05/11/2014 by Alison Asher No Comments

Okay everyone, check this out: Mirabel is a cool charity that provides support for kids and families affected by parental substance abuse. So every year, they run a bit of a drive to collect cute handmade toys for those cool little kids to cuddle.

I know, I know, at this time of the year it can feel like everyone has their hand out asking for either your time or your money to help out someone who doesn’t have as much as you. And I know it’s difficult to know who to help, hell, sometimes the problems seem so big and so widespread that you can feel like you might be swamped by it all, so it’s easier to just bury your head under a sea of shiny plastic crap.

So I’ve found you a solution: Sewing for Softies.

Gorgeous Pip of Meet Me at Mikes has all the details on her blog right here.

Pesonally, I can’t sew for shit.

I once asked my family for a sewing machine for Christmas, so they pissed themselves all the way to the shops and got me one. For some inexplicable reason it came with a complimentary fondue machine, which incidentally has had quite a run. Here is a pic of my machine:

Singer sewing machine

It makes a nice shelf, no?

 

It has ugg boots on top of it, which, quite frankly get more use all the way up here on the Sunny Coast.
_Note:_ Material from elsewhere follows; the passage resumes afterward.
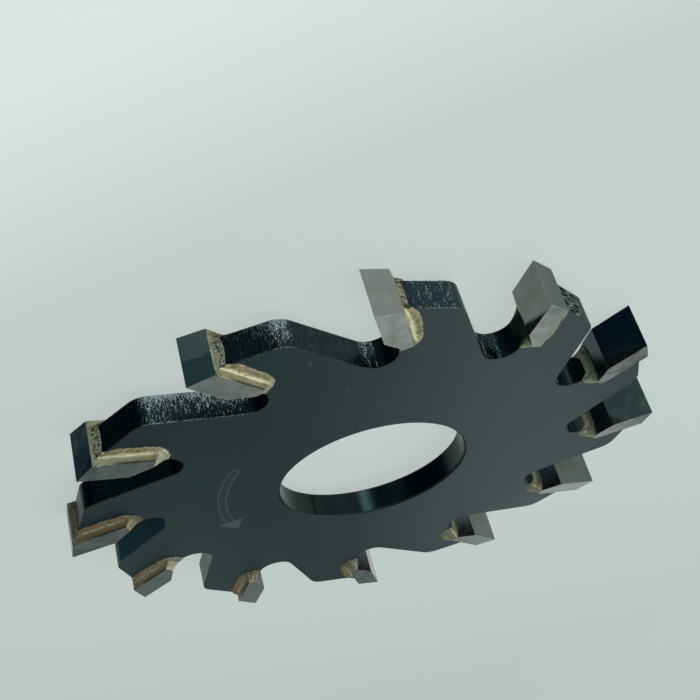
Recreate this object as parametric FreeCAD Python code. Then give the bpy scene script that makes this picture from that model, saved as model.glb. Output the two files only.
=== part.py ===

So being a bit challenged in the manual arts, I have appointed myself CEO of Operations and Snacks, and have managed to get a whole lot of lovely fabric donated by Alisa from Plump, (a ripper of a local lady who is in the business of all things cushions you can see her stuff here or at the Eumundi Markets every Wednesday and Saturday), I’ve set up a venue for a sewing-bee and am in the process of recruiting a small army of sewing-ladies to do the actual work.

Easy.

Perhaps you might consider doing the same in your town? Maybe you have some crafty friends that you can bribe with the promise of sweet treats and crisp glass of bubbles for their troubles? And if you live on the Sunny Coast and would like to be involved in our night, then message me and I’ll send you the details.

Let’s see if we can make some little kids smile big toothy grins, with gifts made with love, this Christmas.